Midterm 1- Lesson 1-13 Flashcards
List the three factors that are reliably related to staying slim
- Reducing caloric intake.
- Increasing exercise.
- Sticking with an eating plan over the long term.
Describe the negative effects of dieting on psychological functioning.
Dieting itself can compromise psychological functioning, leading to impaired concentration, a preoccupation with food, psychological distress, and binge eating. Clinicians who treat obesity now feel that dietary intervention is a necessary but insufficient condition for producing lasting weight loss.
Identify the populations for whom gastric surgeries are recommended.
Since the surgical procedure involves the stomach being literally stapled up to reduce its capacity to hold food, there are some risks and side effects, such as gastric and intestinal distress. Consequently, this procedure is usually reserved for people who are at least 100% overweight, who have failed repeatedly to lose weight through other methods, and who have complicating health problems that make weight loss urgent.
Discuss the elements of a multimodal approach to modifying eating behavior. (7)
- Screening: Some programs begin with screening applicants for their readiness to lose weight and their motivation to do so. Unsuccessful prior dieting attempts, weight lost and regained, high body dissatisfaction, and low self-esteem are all associated with less weight loss for behavioral weight reduction programs, and these criteria can be used to screen individuals before treatment or be used to provide a better match between a particular treatment program and a client.
- Self-monitoring: Obese clients are trained in self-monitoring and are taught to keep careful records of what they eat, when they eat it, how much they eat, where they eat it, and other dimensions of eating. This kind of record keeping simultaneously defines the behavior and makes clients more aware of their eating patterns. Clients are trained to modify the stimuli in their environment that have previously elicited and maintained overeating. Behavioral control techniques are also used to train patients to change the circumstances of eating.
- Control over eating: The next step is to train clients to gain control over the eating process itself. For example, clients may be urged to count each mouthful of food, each chew, or each swallow. Longer and longer delays are introduced between mouthfuls so as to encourage slow eating (which tends to reduce intake). Clients are urged to enjoy and savor their food. Clients are also trained to gain control over the consequences of the target behavior and are trained to reward themselves for activities they carry out successfully.

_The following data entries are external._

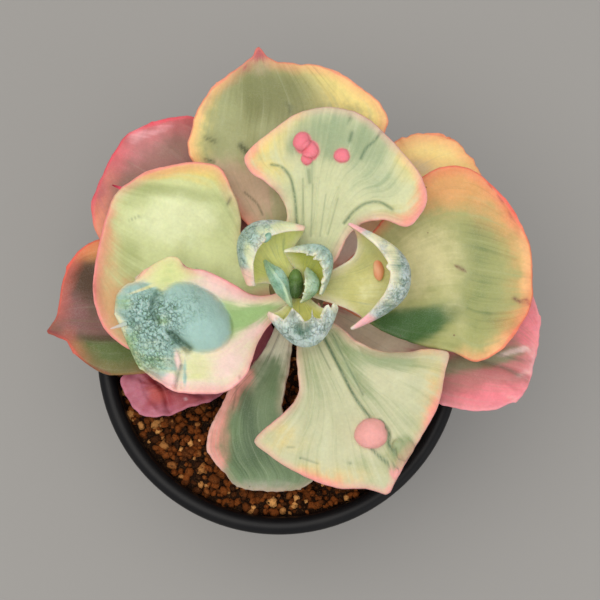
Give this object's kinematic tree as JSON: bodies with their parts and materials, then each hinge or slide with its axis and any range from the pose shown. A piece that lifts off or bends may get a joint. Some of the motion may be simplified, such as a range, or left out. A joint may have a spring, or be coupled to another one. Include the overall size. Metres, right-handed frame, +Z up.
{
  "type": "potted variegated echeveria",
  "caption": "Variegated echeveria rosette with frilled, fleshy warts on its leaves, planted off centre in granular soil in a round matt black plastic pot.",
  "frame": {"origin": "centre of the pot's flat base, on the surface that it stands on", "axes": "+Z up; +X to the right and +Y to the back as seen in the picture"},
  "size_m": [0.1188, 0.1156, 0.1075],
  "materials": {
    "pot_plastic": "matt, faintly satin on the rim",
    "soil_granules": "baked clay granules",
    "stem": "dry, fleshy",
    "leaf_front_left_crimson": "crinkled, powdery",
    "leaf_front_green": "powdery",
    "leaf_left_rust": "powdery",
    "leaf_back_left_mauve": "powdery",
    "leaf_back_right_amber": "powdery",
    "leaf_right_rose": "powdery",
    "leaf_right_olive": "powdery",
    "leaf_back_pointed": "powdery",
    "leaf_left_cupped": "powdery",
    "leaf_left_caruncled": "powdery, with a blue-green warty mass",
    "leaf_front_fan": "powdery",
    "leaf_back_fan": "powdery",
    "leaf_right_hooded": "powdery",
    "leaf_back_left_hooded": "powdery",
    "leaf_back_right_frilled": "powdery",
    "leaf_front_frilled": "powdery",
    "leaf_heart_left": "powdery",
    "leaf_heart_right": "powdery",
    "heart_bud": "smooth"
  },
  "bodies": {
    "root": {"pot": "pot_plastic", "soil": "soil_granules", "stem": "stem", "leaf_front_left_crimson": "leaf_front_left_crimson", "leaf_front_green": "leaf_front_green", "leaf_left_rust": "leaf_left_rust", "leaf_back_left_mauve": "leaf_back_left_mauve", "leaf_back_right_amber": "leaf_back_right_amber", "leaf_right_rose": "leaf_right_rose", "leaf_right_olive": "leaf_right_olive", "leaf_back_pointed": "leaf_back_pointed", "leaf_left_cupped": "leaf_left_cupped", "leaf_left_caruncled": "leaf_left_caruncled", "leaf_front_fan": "leaf_front_fan", "leaf_back_fan": "leaf_back_fan", "leaf_right_hooded": "leaf_right_hooded", "leaf_back_left_hooded": "leaf_back_left_hooded", "leaf_back_right_frilled": "leaf_back_right_frilled", "leaf_front_frilled": "leaf_front_frilled", "leaf_heart_left": "leaf_heart_left", "leaf_heart_right": "leaf_heart_right", "heart_bud": "heart_bud"}
  },
  "joints": []
}
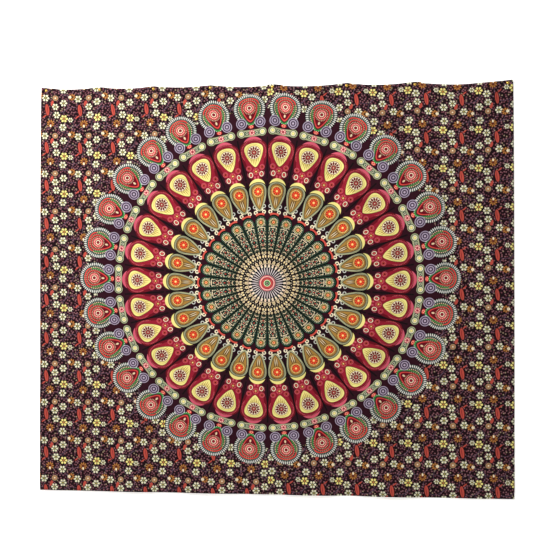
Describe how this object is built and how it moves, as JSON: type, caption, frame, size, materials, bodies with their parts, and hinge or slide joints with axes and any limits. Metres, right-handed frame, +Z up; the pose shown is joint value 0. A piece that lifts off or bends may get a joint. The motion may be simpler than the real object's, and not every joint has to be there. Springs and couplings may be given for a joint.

- Adding exercise: As people age, increasing exercise is essential just to maintain weight and avoid gaining it. High levels of physical activity are associated with initial successful weight loss and with the maintenance of that weight loss among both adults and children.
- Controlling self-talk: Participants in many weight-loss programs are urged to identify the maladaptive thoughts they have regarding weight loss and its maintenance and to substitute positive self-instruction. Positive expectations and satisfaction with ones treatment outcome are both tied to weight loss. A strong sense of self-efficacy, that is, the belief that one will be able to lose weight, also predicts weight loss.
- Social support: Because clients with high degrees of social support are more successful than those with little social support, most multimodal programs include training in eliciting effective support from families, friends, and coworkers.
- Relapse prevention: Clients in these programs are encouraged to rehearse high-risk situations, developing effective coping strategies for stress and learning how to remove temptation from their environments.
Identify the work-site intervention that is most effective.
A number of weight-loss programs have been initiated through the work site, and a technique that has proven especially effective has been competition between work groups to see which group can lose the most weight and kept it off. It may be that team competitions are successful because they draw effectively on social support or that the arousal produced by a competitive spirit motivates people to work harder to maintain weight loss.
Describe the social engineering strategies recommended by the World Health Organization.
The World Health Organization has argued for several changes, which include food labels that contain more nutrition and serving size information, a special tax on foods that are high in sugar and fat (the so-called “junk food” tax), and a restriction of advertising to children.